Claudia Alta Taylor, the president’s “unrivaled counselor,” was born in genteel circumstances in east Texas in 1912. The nickname “Lady Bird” was bestowed upon her in childhood, and it was by this name she would be known for the rest of her life. Exceptionally bright, she earned honors degrees in history and journalism from the University of Texas. Soon thereafter she met a young and supremely ambitious aspiring politician named Lyndon Johnson, and they were married after a brief courtship. They had two daughters, Lynda Bird, and Lucy Baines, both of whom would gracefully live in the glare of politics for much of their lives.
Lady Bird devoted much of her considerable inheritance to furthering her husband’s career, and her exquisite tact helped calm the waters stirred up by his often coarse and overbearing manner. Her shrewd investments helped build the family fortune, and her unwavering loyalty helped ease her husband’s political ascent. She stoically endured his constant infidelities and took on the challenging role of therapist for this most mercurial of men. And she was at his side as he took the oath of office as the 36th president aboard Air Force One on November 22, 1963, with a stricken Mrs. Kennedy looking on, her suit stained with her husband’s blood.
Mrs. Johnson was an active First Lady, expanding and formalizing the role. She used her influence to make the nation’s capital a more beautiful place through the planting of flowers and gardens. She wished to do the same for the nation at large; the country’s landscape was increasingly blighted by an expanding road system punctuated with countless garish billboards.

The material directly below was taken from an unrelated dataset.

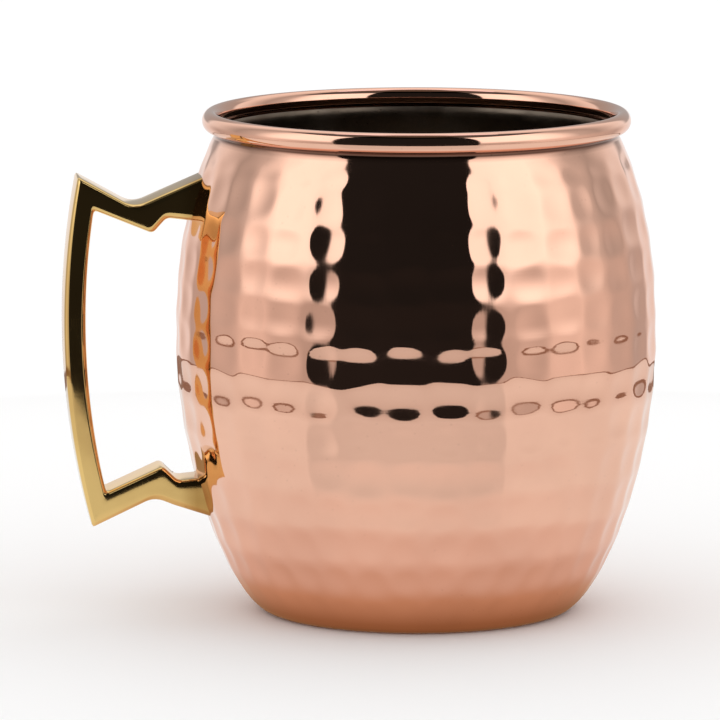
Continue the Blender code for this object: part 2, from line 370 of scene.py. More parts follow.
@dataclass(frozen=True)
class MetalFinish:
    """A worked metal surface: its colour, how it dulls with tarnish and painted shade, and the marks
    of its making.

    Roughness is its lowest and highest value, relief the height of the marks in metres, and hollow
    the name of the point numbers that say where painted shade darkens the colour towards dull.
    """

    name: str
    colour: Colour
    dull: Colour
    roughness: tuple[float, float]
    grain: Grain
    relief: float
    stain: float = 0.35
    pitting: float = 0.35
    hollow: str = ""

    def grain_height(self, graph: Graph) -> Value:
        """Return the height of the marks that this way of working leaves."""
        if self.grain is Grain.SPUN:
            return graph.lathe_lines(2600.0)
        if self.grain is Grain.CAST:
            return graph.noise(420.0, 4.0) * 0.7 + graph.noise(2400.0, 2.0) * 0.3
        if self.grain is Grain.DRAWN:
            return graph.lathe_lines(5200.0)
        if self.grain is Grain.SCUFFED:
            return graph.noise(900.0, 4.0) * 0.6 + graph.pits(1500.0, 0.3) * 0.4
        rubbed = graph.noise(260.0, 5.0, stretch=(1.0, 1.0, 9.0))
        crossed = graph.noise(300.0, 4.0, stretch=(7.0, 1.0, 1.0), turn=(0.4, 0.9, 0.3))
        return rubbed * 0.6 + crossed * 0.4

    @functools.lru_cache(maxsize=None)
    def build(self) -> bpy.types.Material:
        """Return the material, built once for all the pieces that share it."""
        graph = Graph(self.name)
        cloud = graph.noise(55.0, 4.0)
        smudge = graph.noise(150.0, 3.0).between(0.42, 0.68)
        height = self.grain_height(graph)
        pits = graph.pits(620.0, 0.16) * graph.noise(90.0, 2.0).between(0.45, 0.6)
        tarnish_and_shade = cloud.between(0.36, 0.72) * self.stain + pits * self.pitting
        # Painted shade: the stored numbers darken the colour towards dull, on top of the real
        # tarnish and pits.
        if self.hollow:
            tarnish_and_shade = tarnish_and_shade + graph.painted(self.hollow) * 0.9
        colour = graph.mix(tarnish_and_shade, self.colour, self.dull)
        low, high = self.roughness
        rough = (smudge * 0.6 + height * 0.5 + tarnish_and_shade * 0.4) * (high - low) + low
        graph.fill(graph.shader.inputs["Base Color"], colour)
        graph.fill(graph.shader.inputs["Roughness"], rough)
        graph.shader.inputs["Metallic"].default_value = 1.0
        graph.bump(height - pits * 0.5, self.relief)
        return graph.material


COPPER = MetalFinish("polished_hammered_copper", (0.90, 0.53, 0.39), (0.09, 0.035, 0.022),
                     (0.03, 0.08), Grain.POLISHED, 0.000002, stain=0.07, pitting=0.08,
                     hollow="painted_shade")
SPUN_COPPER = MetalFinish("spun_copper", (0.86, 0.48, 0.35), (0.56, 0.27, 0.17),
                          (0.16, 0.34), Grain.SPUN, 0.00003, stain=0.6)
BRASS = MetalFinish("polished_cast_brass", (0.83, 0.57, 0.22), (0.50, 0.29, 0.09),
                    (0.03, 0.085), Grain.CAST, 0.000003, hollow="painted_shade")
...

The Highway Beautification Act, which she energetically supported, was signed by her husband in 1965 and helped smooth the rough edges of the interstates. As she saw it, beautification was a “whole effort to bring the natural world and the man-made world into harmony; to bring order, usefulness and delight to our whole environment.”
But during her tenure as First Lady, there was little harmony or delight to be found in southeast Asia. The grim and seemingly endless war in Vietnam took a terrible emotional toll on the president and his family, as it did on the nation. The constant refrain of protestors on Pennsylvania Avenue echoed through the halls of the White House: “Hey, hey, LBJ! How many kids did you kill today?” In this bleak environment her care for, and understanding of, her husband was even more important. And her wise counsel continued: just as she had encouraged him to hold on to power a few years before, now she advised him to give it up. This he duly did, announcing to a shocked nation on March 31, 1968: “I shall not seek, and I will not accept, the nomination of my party for another term as your president.”
Mrs. Johnson, increasingly worried about her husband’s precarious health, was happy to return to Texas ten months later. There, she doted on him until his death, four years and two days after they departed the White House. Her accomplishments were recognized later, as she was awarded the Presidential Medal of Freedom in 1977 and the Congressional Gold Medal in 1988. Lady Bird Johnson, her husband’s indispensable partner, died in 2007 at the age of 94, her status as one of the most admired First Ladies in American history secure.
Michael F. Bishop, a writer and historian, is the former executive director of the International Churchill Society and the Abraham Lincoln Bicentennial Commission. He is the author of “We Shall Fight: Churchill’s Greatest Speech,” to be published by HarperCollins.